As do your veggies and the paper you wipe with is treated too!


----------



## jpollman (Jan 14, 2001)

I wouldn't eat ANYTHING from the Detroit River, St. Clair River, or Erie.

But, the way I fish I don't have much to worry about anyway.


----------



## bignoccursg (Dec 31, 2002)

I dont have any scientific evidence, but I'm sure ive read articles about the long distance travels of walleyes that were tagged and recaptured. Dont be so sure that walleye from saginaw bay thats on your dinner table wasnt swimming around in the Detroit river a few months earlier.


----------



## Melon (Feb 22, 2002)

Yeah bignoccursg, I thought I read before that most walleye come up from Lake Erie then the Detroit River.


----------



## dieseldude (Oct 25, 2002)

I preety much never eat any fish from the Great Lakes.


----------



## pollywog (Jan 23, 2003)

BEEN EATING WALLEYE FROM DETROIT ST CLAIR RIVER FOR YEARS ,PERCH FROM LAKE ST CLAIR,I'M STILL ALIVE(HOLD ON I'M HAVING A TOXIC MINUNTE) ANYWAY SERIOUSLY DON'T CONSUME 
THE FISH DAILY CLEAN THEM GOOD,THROW THE HOGS BACK(THEY HAVE THE HIGEST LEVEL OF TOXCINS,)
BELIEVE IT OR NOT THE WATER IS CLEANER THEN ITS BEEN IN YEARS.


----------



## bignoccursg (Dec 31, 2002)

Im with you pollywog, I eat fish from those areas as well. Its my opinion that a properly cleaned fish from the Detroit river system is probably as safe as any chemical injected or fed piece of beef or chicken I might purchase from the grocery store. Ate perch from lake ST Clair 5 days of the last 10. mmmmm good. Im not glowing in the dark yet.


----------



## Can't Touch This (Dec 31, 2002)

Me, my dad, and my brother have been eating fish out of the lower detroit river/lake erie all of our lives. We found the perch taste great, the walleyes over 20 inches get a weird, fishy taste to it, so we release all of those, and keep the 13-18 inchers.

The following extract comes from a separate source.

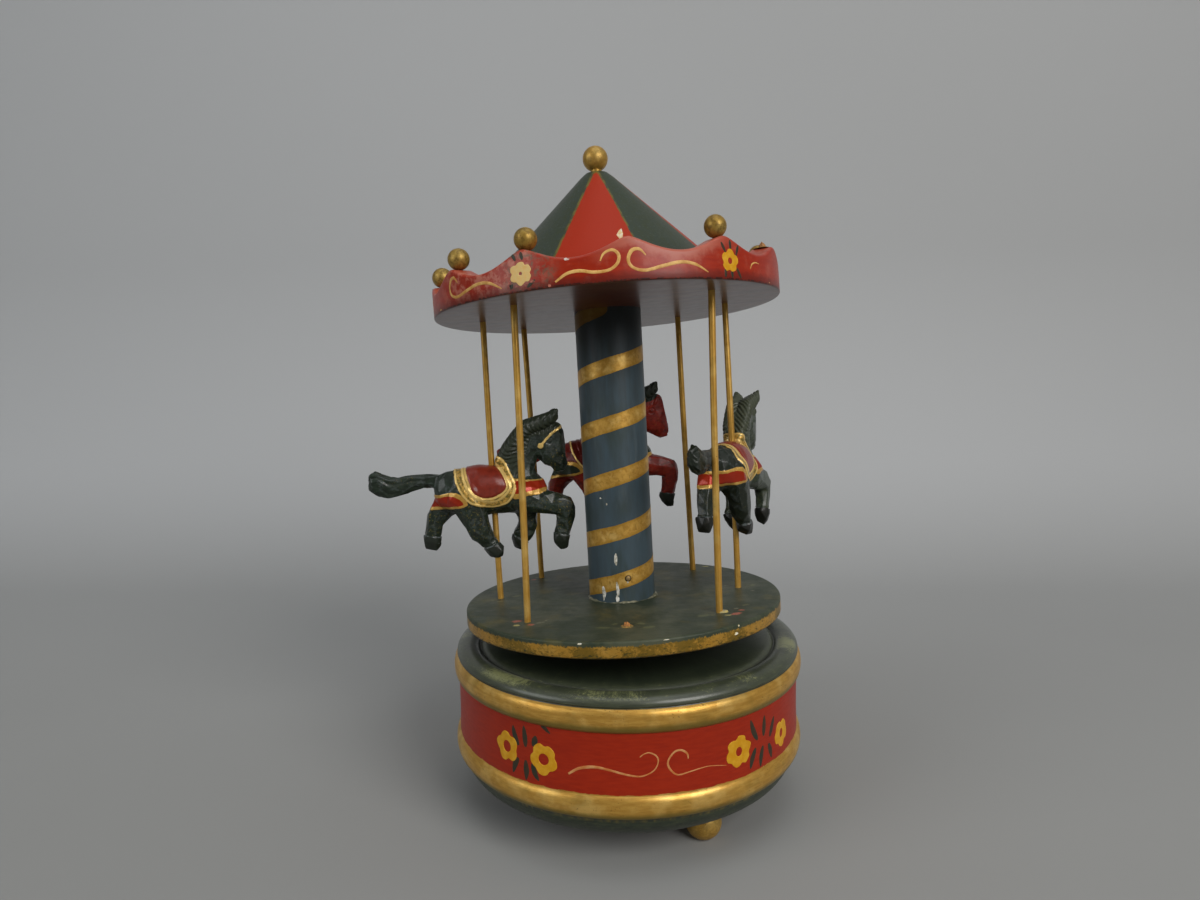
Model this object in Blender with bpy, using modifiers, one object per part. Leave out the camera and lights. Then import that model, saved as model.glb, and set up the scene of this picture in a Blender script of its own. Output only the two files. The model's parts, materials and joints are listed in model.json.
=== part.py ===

I think they taste wierd because of the warm, muddy water, not the pollution. It seems where ever there is warm, muddy water, the worst the fish will taste, and the clearer, colder water, the better it will taste. I hope it's not polluted, i swim in it all the time in summer!!!!! I think the water in lake erie and the detroit river aren't too pulluted, because it's such a great fishery, and the water is reallly clear in lake erie, and the river can get clear, but the swift currents usually make it muddy. I think the river's problem isn't the actually water pollution, but the river bottom. It's full of park benches, chairs, ect., but the walleyes obviously don't mind, but the fishermen who loses 10lb of jig heads on them do!!!! But, it's a great fishery, and i will keep eating fish from it as long as there's still fish.


----------



## AutoModGod (Jan 14, 2003)

As mentioned in another post, you might try removing the lateral line in those larger walleye. It improves the flavor dramatically (less fishy), IMHO.


----------



## patcheroo (Jan 3, 2003)

One little lesson I learned from a buddy in Escanaba helps larger walleyes taste like the 15" to 20"ers. Bleed them out! Between the gills on the underside of the fish is a triangle of skin, cut through this with a sharp knife almost to the gills. This cuts through the main artery. Either put the fish in the livewell, with water in it, or hang the fish over the side of the boat on a stringer. The heart keeps pumping until all the blood is out of the fish. When you fillet the fish out the meat is as white as can be, no blood!! Take out the latteral line and all the dark flesh,FAT, by the skin. These fish taste wonderful! I bleed out all my eyes now. Try it I think you'll like it...Patch


----------



## The Whale (Jan 12, 2001)

You nailed it Patcheroo,....you bleed them fish out. A tip for in the summer on the boat, instead of messing the livewell, five gallon bucket with four or five inches of water in the bottom does a great job on controlling the bleed out mess. Also, obviously, proper cleaning is key for whatever fish. I've been eating the Walleyes and Perch from the mentioned waters for 40 years, no problems at all, have you seen me ?

P.S. Anybody doesn't want to eat their catch from these waters, I'll take 'em !


Whale


----------



## Big Frank 25 (Feb 21, 2002)

Anybody remember the PBB in cattle feed? Contaminated milk and all. Here is a link to a more recent problem. Farm group says USDA put bad corn into feed chain


----------



## sfw1960 (Apr 7, 2002)

Ummm...




> Long John Silver serves fish??? I never knew what that swill was, but it's fish??? Do you have any evidence to back this up? I don't believe it, no one could make ANY fish taste that nasty.


Hey E... the secret is in the breading...lmao

 SFW


----------



## patcheroo (Jan 3, 2003)

Hey....ya do what ya have to in a pinch...Patch


----------